Never Stop Dreaming - Langston Hughes
Essay by Ashfaq Dibbo • August 26, 2019 • Essay • 490 Words (2 Pages) • 1,718 Views
Assignment 1
There’s a saying, “Never stop dreaming’ but for Langston Hughes; it took courage to even start. As for the African American people of his time. Langston started to dream, he wished to fly. But his dreams were destroyed and he was left with a scar. Did he stop dreaming?
Langston Hughes was a black American poet when black people were oppressed. All they had is a dream; the dream to be free. Langston wished to be free too. So, he wrote the poem "Dreams". He gave much importance to keep the dream alive in his people. It was written in 1926. The poem has two stanzas divided with 4 lines in each stanza. There are 2 cases of alliteration, ‘For if dreams die’ and ‘Life is a broken-winged bird'. Life is compared with a broken-winged bird as a metaphor. A bird flies in the sky with no oppression, the whole sky is his. He is free and independent. But when his wings are broken, he is helpless and can't be free anymore. Without dreams, life has compared with the barren field and snow. The barren field is unproductive land and snow symbolizes lifelessness. Langston meant without dream life has no use and it loses its true meaning.

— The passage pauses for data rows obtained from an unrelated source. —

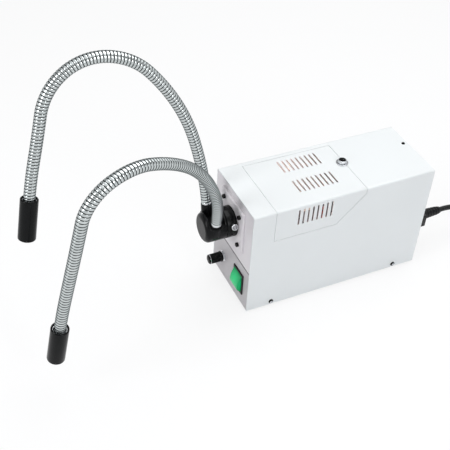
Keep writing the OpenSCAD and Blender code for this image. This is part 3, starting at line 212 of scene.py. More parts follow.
def powder_coat(name, colour, grain=1.3, depth=0.035, joint=None):
    """Powder-coated steel, baked: a faint orange peel with grains about 1.3 mm apart and a soft sheen. joint is the
    height of a butt joint, along which lies a dark band of grime and painted shade, fading out between 0.65 and
    1 mm from it."""
    m, where = start(name)
    tone = add(m, "ShaderNodeTexNoise", {"Scale": 0.02, "Detail": 3.0}, {"Vector": where})
    base = linear(colour)
    ramp = mixed(m, base, shade(base, 0.965), (tone, "Fac"))
    peel = add(m, "ShaderNodeTexNoise", {"Scale": 1 / grain, "Detail": 2.0, "Roughness": 0.6}, {"Vector": where})
    bump = add(m, "ShaderNodeBump", {"Strength": 0.35, "Distance": depth * MM}, {"Height": (peel, "Fac")})
    rough = add(m, "ShaderNodeMapRange", {"To Min": 0.40, "To Max": 0.52}, {"Value": (peel, "Fac")})
    if joint:
        split = add(m, "ShaderNodeSeparateXYZ", links={"Vector": where})
        above = add(m, "ShaderNodeMath", {1: joint}, {0: (split, "Z")}, operation="SUBTRACT")
        away = add(m, "ShaderNodeMath", links={0: (above, "Value")}, operation="ABSOLUTE")
        # Grime and painted shade: a dark band along the butt joint, darkened as the shade in the seam would be
        seam_grime_and_shade = add(m, "ShaderNodeMapRange", {"From Min": 0.65, "From Max": 1.0, "To Min": 1.0, "To Max": 0.0},
                    {"Value": (away, "Value")})
        ramp = mixed(m, (ramp, "Result"), linear("#3A3639"), (seam_grime_and_shade, "Result"))
    return close(m, {"IOR": 1.5}, {"Base Color": (ramp, "Result"), "Normal": (bump, "Normal"),
                                   "Roughness": (rough, "Result")})


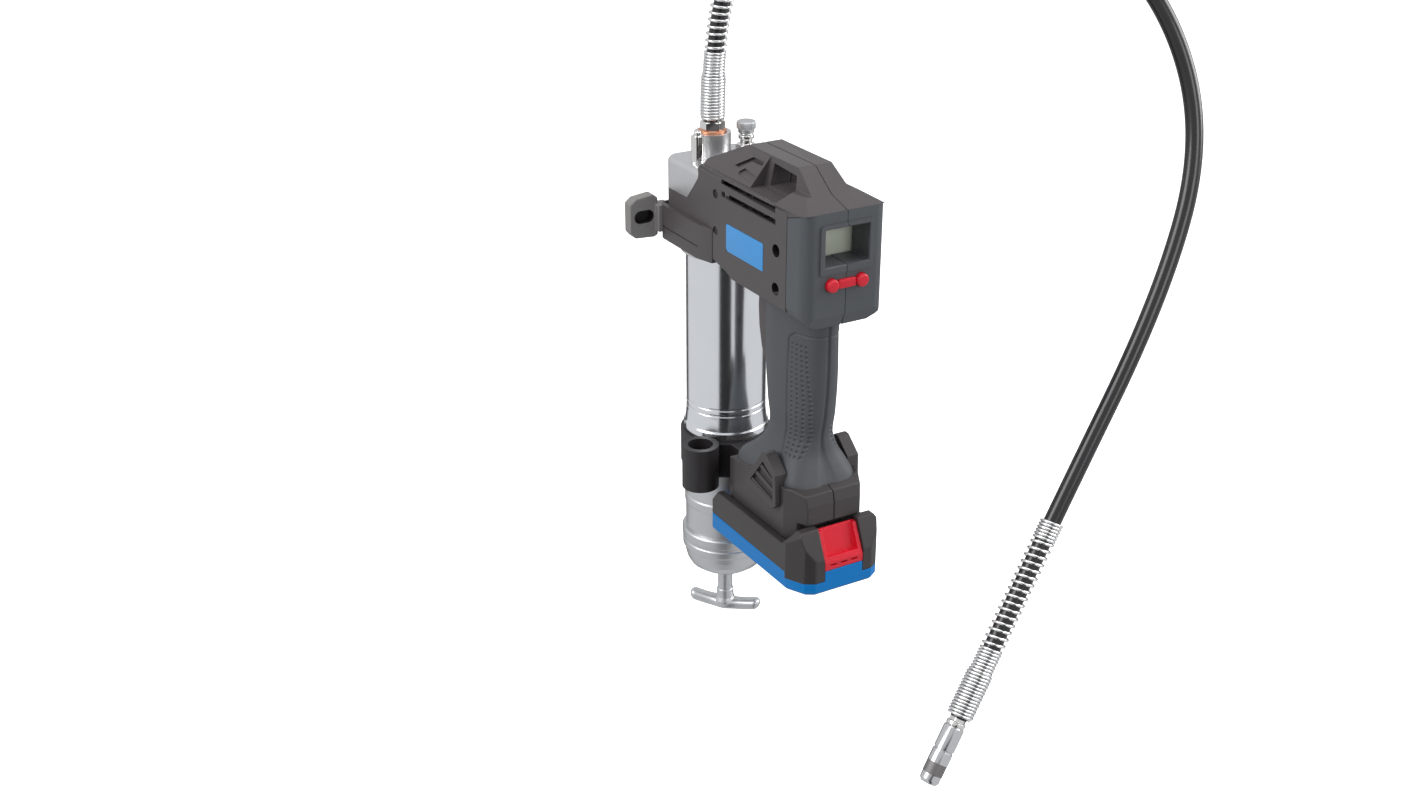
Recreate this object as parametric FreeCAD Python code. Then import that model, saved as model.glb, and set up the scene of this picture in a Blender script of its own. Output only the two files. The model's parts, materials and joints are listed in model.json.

In the year 1951, Langston wrote "Harlem". The poem talks about the deferred dreams. It has four stanzas. The first stanza is a one-line rhetorical question. The second stanza consists of lines from 2-8. The third stanza is from 9-10. The last stanza is a line metaphor. The use of alliteration is shown in the respective lines, "What happens to a dream deferred?”; “Does it dry up? And “like a syrupy sweet”. Similes are used by comparing deferred dreams to a raisin and a fester, crust and sugar, syrupy sweet, and heavy load. Raising in the sun, fester like a sore, stink like rotten meat, crust and sugar over like a syrupy sweet, sags like a heavy load, does it explode used as metaphors in the poem Harlem.